History of Nadbudh Bhairava Temple

Legends attribute that two Mamgain brothers (Sakal and Sumeru) were on high post with King Kanakpal (descendant of Ajaypal). These two Mamgain descendants are believed to have established the Nadbudh Bhairava Temple in the village Molthi. One of the two brothers settled in Molthi while the other one settled somewhere else. There are two "pitrakuda's" in the village of Molthi, one for the Mamgain's of Molthi and other one is for those Mamgain's, settled places other than Molthi.

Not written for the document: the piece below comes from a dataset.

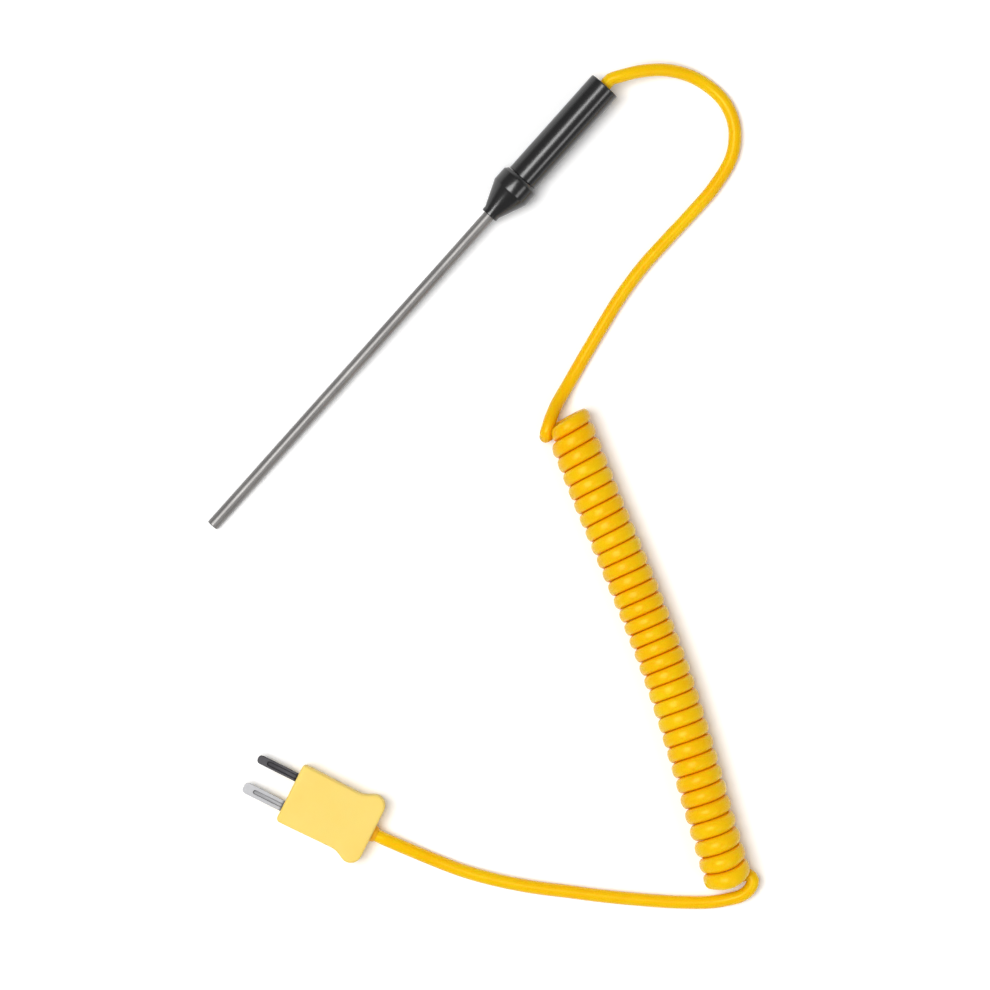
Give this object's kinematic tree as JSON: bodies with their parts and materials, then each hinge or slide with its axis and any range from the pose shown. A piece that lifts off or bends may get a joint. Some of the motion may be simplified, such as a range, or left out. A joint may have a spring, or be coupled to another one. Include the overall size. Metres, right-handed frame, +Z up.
{
  "type": "thermocouple probe",
  "caption": "Hand-held immersion temperature probe: thin steel sheath, black turned nose and round handle, curly yellow cord and a two-blade miniature thermocouple plug.",
  "frame": {"origin": "on the table, under the middle of the rigid probe (sheath, nose and handle)", "axes": "+X along the probe from the sheath's tip to the handle's rear, +Z up from the table, cord and plug on the -Y side"},
  "size_m": [0.2277, 0.1807, 0.0129],
  "materials": {
    "steel_sheath": "bright drawn",
    "mineral": "pressed, matt",
    "sealant": "set resin",
    "alloy_positive": "drawn",
    "alloy_negative": "drawn",
    "black_handle": "turned, gloss",
    "brass": "turned",
    "tinned": "tin plated",
    "sleeving": "woven sleeve",
    "yellow_jacket": "extruded, satin gloss",
    "yellow_insulation": "extruded",
    "red_insulation": "extruded",
    "yellow_moulding": "moulded, fine matt",
    "amber_rubber": "moulded",
    "steel_screw": "zinc plated"
  },
  "bodies": {
    "root": {"sheath": "steel_sheath", "insulator_core": "mineral", "wire_positive": "alloy_positive", "wire_negative": "alloy_negative", "end_seal": "sealant", "sheath_ferrule": "brass", "nose_cone": "black_handle", "handle_tube": "black_handle", "crimp_positive": "tinned", "crimp_negative": "tinned", "sleeve_positive": "sleeving", "sleeve_negative": "sleeving", "conductor_positive": "yellow_insulation", "conductor_negative": "red_insulation", "cord_stop_ring": "tinned", "cord_end_handle": "yellow_jacket", "cord_lead": "yellow_jacket", "cord_coil": "yellow_jacket", "cord_tail": "yellow_jacket", "plug_base": "yellow_moulding", "plug_cover": "yellow_moulding", "blade_positive": "tinned", "blade_negative": "tinned", "terminal_screw_positive": "brass", "terminal_screw_negative": "brass", "clamp_washer_positive": "tinned", "clamp_washer_negative": "tinned", "plug_conductor_positive": "yellow_insulation", "plug_conductor_negative": "red_insulation", "housing_screw_positive": "steel_screw", "housing_screw_negative": "steel_screw", "cord_grommet": "amber_rubber", "cord_end_plug": "yellow_jacket"}
  },
  "joints": []
}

Legends also attribute that Lord Nadbudh Bhairava was a Dhawadiya Deveta (God who speaks) of the region. At the time of Gorkha attack around 1790-1815, Bhairava alerted the villagers telling about the entry of Gorkhas in the area; resulting to which the villagers left the village on time. Thereafter, the Gorkhas got to the village and found nobody, they attacked the Bhairavnath Temple and the most awful act performed by them was that they put a filthy thing in fire and then threw it in the Temple. From that event Nadbudh Bhairava did’t remain as Dhawadiya. But the reliance of devotee's, pilgrims and followers of the Temple clearly indicates that the blessings of Bhairava remained same as earlier.

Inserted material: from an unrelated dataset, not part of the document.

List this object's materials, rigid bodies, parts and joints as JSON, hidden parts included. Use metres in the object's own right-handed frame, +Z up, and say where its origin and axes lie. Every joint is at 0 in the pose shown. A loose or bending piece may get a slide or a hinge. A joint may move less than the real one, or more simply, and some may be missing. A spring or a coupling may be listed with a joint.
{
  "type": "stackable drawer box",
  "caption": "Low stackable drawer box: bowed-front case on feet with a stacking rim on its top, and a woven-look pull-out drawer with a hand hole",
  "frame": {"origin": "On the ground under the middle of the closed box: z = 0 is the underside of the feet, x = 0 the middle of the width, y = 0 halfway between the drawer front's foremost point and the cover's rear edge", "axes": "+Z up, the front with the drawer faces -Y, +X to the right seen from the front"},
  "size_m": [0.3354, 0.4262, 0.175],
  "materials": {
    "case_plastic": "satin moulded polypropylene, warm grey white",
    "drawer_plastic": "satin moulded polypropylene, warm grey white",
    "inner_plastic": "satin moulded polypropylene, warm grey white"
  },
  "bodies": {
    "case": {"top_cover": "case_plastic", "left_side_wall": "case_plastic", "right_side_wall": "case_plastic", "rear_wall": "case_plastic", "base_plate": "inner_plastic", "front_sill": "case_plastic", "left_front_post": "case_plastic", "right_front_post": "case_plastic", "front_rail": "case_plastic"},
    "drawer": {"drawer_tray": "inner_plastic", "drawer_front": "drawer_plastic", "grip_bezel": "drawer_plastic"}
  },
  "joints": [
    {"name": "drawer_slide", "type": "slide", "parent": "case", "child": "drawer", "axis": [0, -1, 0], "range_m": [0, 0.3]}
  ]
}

Staying Facility During the Annual Fair

The villagers of Molthi are in the habit of greeting most of the outsider pilgrims to stay in their house as they feel privileged in attending the pilgrims. Some pilgrims are also accommodated in the Dharmshala (rest place for pilgrims) of the Temple erected below the courtyard of the Temple for humane stay of the pilgrims who desire to stay there.

Transport

The village Molthi is well connected through road. The nearest railway station is at Kotdwar which is about 234 km from Delhi, National Capital of India. From Kotdwar, on the main high way “Kotdwar – Pauri” Marg, at a distance of about 90 km, the local bus stand of Paidul comes, from there, one has to take a turn to the sub-road connecting Paidul-Uregi-Shrikot. Molthi is at a mere distance of 3 km from Paidul.